Stepping Into “Hiveland”

Luminarium Dance Company’s HIVELAND. Photo: Short photo co.

Presented by Luminarium Dance Company
Choreography by Merli V. Guerra and Kimberleigh A. Holman
Performed by the dancers Jess Chang, Devon Colton, Melenie Diarbekirian, Amy Mastrangelo, Katie McGrail, Alison McHorney, and Jennifer Roberts

September 21, 22, 28,& 29, 2018
The Multicultural Arts Center
Cambridge, Massachusetts
Luminarium on Facebook

Written by Bishop C. Knight

(Cambridge, MA) This dance was called Hiveland.  It was a performance about the social psychology of approach and discovery, and it featured a group of dancers who shared a hive mind.  All of the dancers constantly managed their group conduct, condoning or condemning each other, and it’s interesting how the Directors used an experimental dance to explore societal values of conformity.
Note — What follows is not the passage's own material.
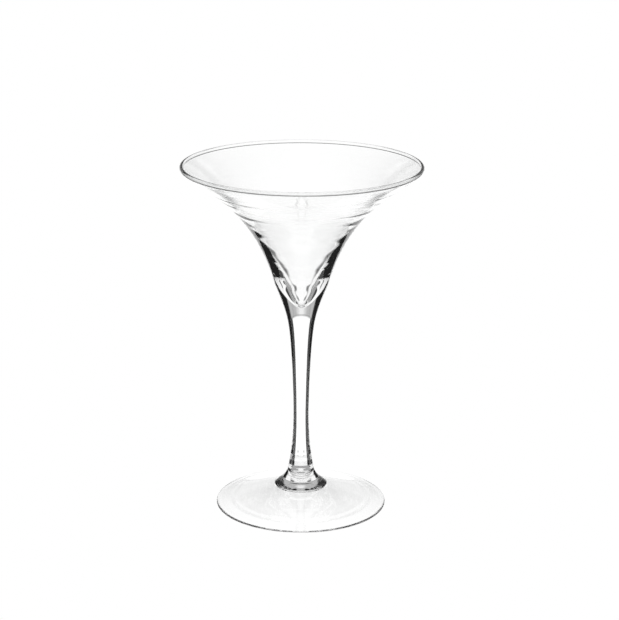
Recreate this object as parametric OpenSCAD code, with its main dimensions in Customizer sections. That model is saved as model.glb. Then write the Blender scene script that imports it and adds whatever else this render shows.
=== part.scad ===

Those Directors were Merli V. Guerra and Kimberleigh A. Holman.  Guerra is a dancer with a background in ballet and modern dance.  Holman is an artist whose work gravitates to the exploration of social interaction and behavior, a theme that seemed to determine the story of Hiveland.  The show’s music was composed by Christos Zevos, a Boston-based music theorist and educactor.

The company dancers were Jess Chang, Devon Colton, Melenie Diarbekirian, Amy Mastrangelo, Katie McGrail, Alison McHorney, and Jennifer Roberts.  Shoutout to Diarbekirian whose role in Hiveland was to deviate from the group’s hive motions and mentality.  When Diarbekirian’s fellow dancers circled around making identical movements, like a flock of in-sync birds, Diarbekirian’s curious character fluttered off to offer a different gesticulation with her arm or a leg.  I appreciated Diarbekirian’s role in Hiveland’s commentary on group think, and I think she did a really dynamic job of boldly being the group’s zany and innovative nonconformist.

Their dance performance began with a large hexagon in the right corner of downstage, the group of dancers staring with curiosity at the honeycomb structure.  One of the dancers approached the hexagon but could not touch it, so the dancer Amy Mastrangelo stepped in, introducing her part as the audacious queen bee when she brashly pranced around the hexagon with a bravado that completely captured the entire audience ‒ I both saw and felt the audience’s collective gaze glued onto Mastrangelo’s nervy chutzpah and assertive sashaying.  There was absolutely no question that Mastrangelo ruled as queen bee of the hive.

Being experimental dance, Hiveland explored symbolism and sound through the manipulation of movement. Evoking bees symbolized community and power, and Hiveland’s choreography manifested that symbolism ‒ from dancers whirling around in syncopated swarms, to individuals protectively pulling partners from dark and dangerous corners of the stage.  (Dark matter is bad, so they say.)

I was grateful for Hiveland.  In groups, I don’t survive too long.  In social settings, I suffer as the designated scapegoat.  Groups hate me, which is not a statement of self-pity. It is an actuality that can be repeatedly corroborated by a league of my haters.  In work environments coworkers collectively dislike my presence so much, that I never last at a job for more than a year. These days, I am coming to terms with these repeated expulsions and understanding why they happen:  I have little interest in conformity, and that pisses off most folks ‒ in a very huge, angry way.

For me and perhaps others in the audience, attending Hiveland was a chance to contemplate our unique places within groups.  Much gratitude to Merli V. Guerra, Kimberleigh A. Holman, and everyone else in the Luminarium Dance Company.  Please continue to bring thought-provocative dance to the Boston community.

¡Muchísimas gracias from an appreciative patron!